OMB Memorandum M-04-25, FY 2004 Reporting Instructions for the Federal Information Security Management Act, dated August 23, 2004, describes the integration of security and capital planning through the plan of action and milestone (POA&M) weakness mitigation process.

OMB Memorandum, M-05-23, Improving Information Technology (IT) Project Planning and Execution, dated August 4, 2005, identifies steps agencies must take for all new major IT investments, on-going major IT developmental investments, and high-risk IT investments to better ensure improved execution and performance as well as to promote more effective oversight. 

7. Information and Assistance

Direct questions, comments, suggestions, or requests for further information to the Office of the Chief Information Officer, (202) 690-6162.

8. Effective Date/Implementation

The effective date of this policy is the date the policy is approved. The HHS OPDIVs are responsible for preparing implementing documentation within 120 days of the effective date of this policy and providing a copy to the HHS CIO. This policy will not be implemented in any recognized bargaining unit until the union has been provided notice of the proposed changes and given an opportunity to fully exercise its representational rights.
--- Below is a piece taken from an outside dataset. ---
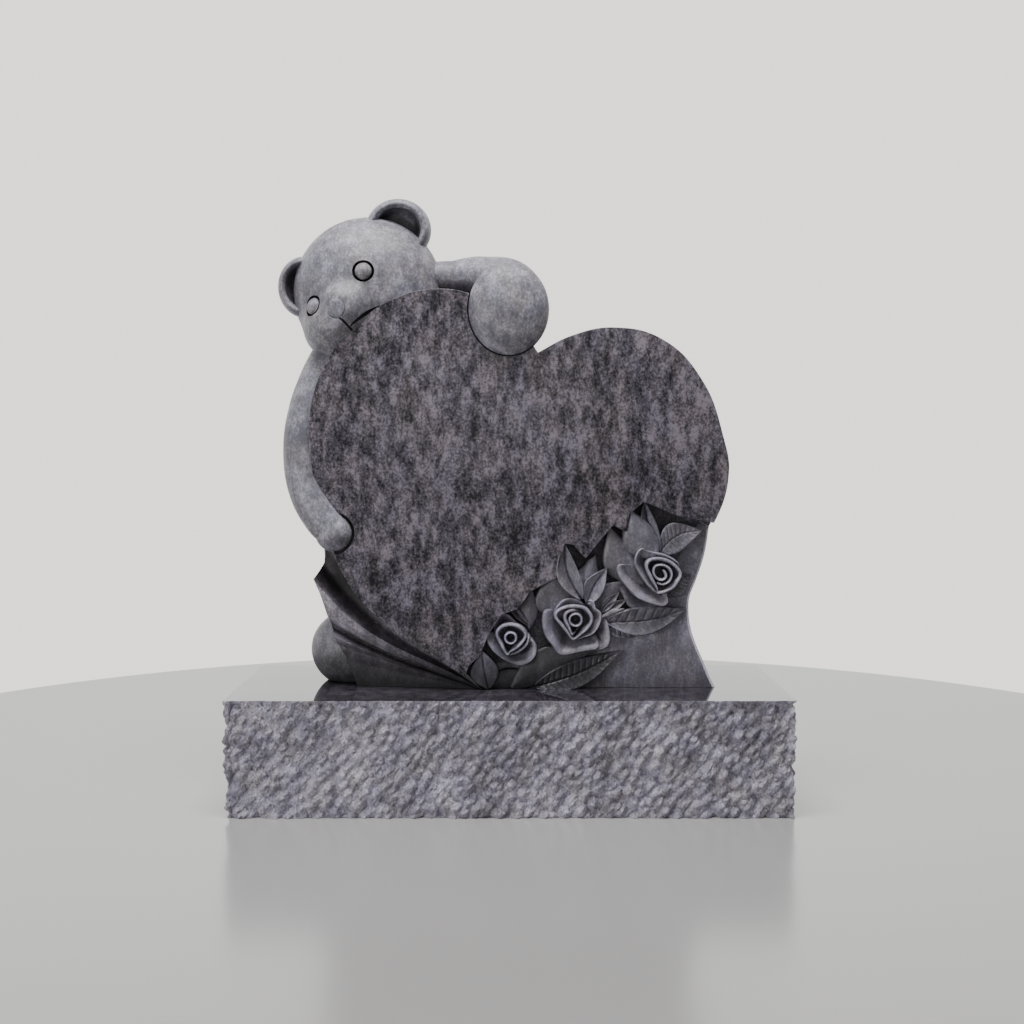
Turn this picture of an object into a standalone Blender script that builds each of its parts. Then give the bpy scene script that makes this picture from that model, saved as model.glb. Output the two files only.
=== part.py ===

The HHS policies contained in this issuance shall be exercised in accordance with Public Law 93-638, the Indian Self-Determination and Education Assistance Act, as amended, and the Secretary's policy statement dated August 7, 1997, as amended, titled "Department Policy on Consultation with American Indian/Alaska Native Tribes and Indian Organizations."  It is HHS' policy to consult with Indian people to the greatest practicable extent and to the extent permitted by law before taking actions that affect these governments and people; to assess the impact of the Department's plans, IT investments, programs and activities on tribal and other available resources; and to remove any procedural impediments to working directly with tribal governments or Indian people.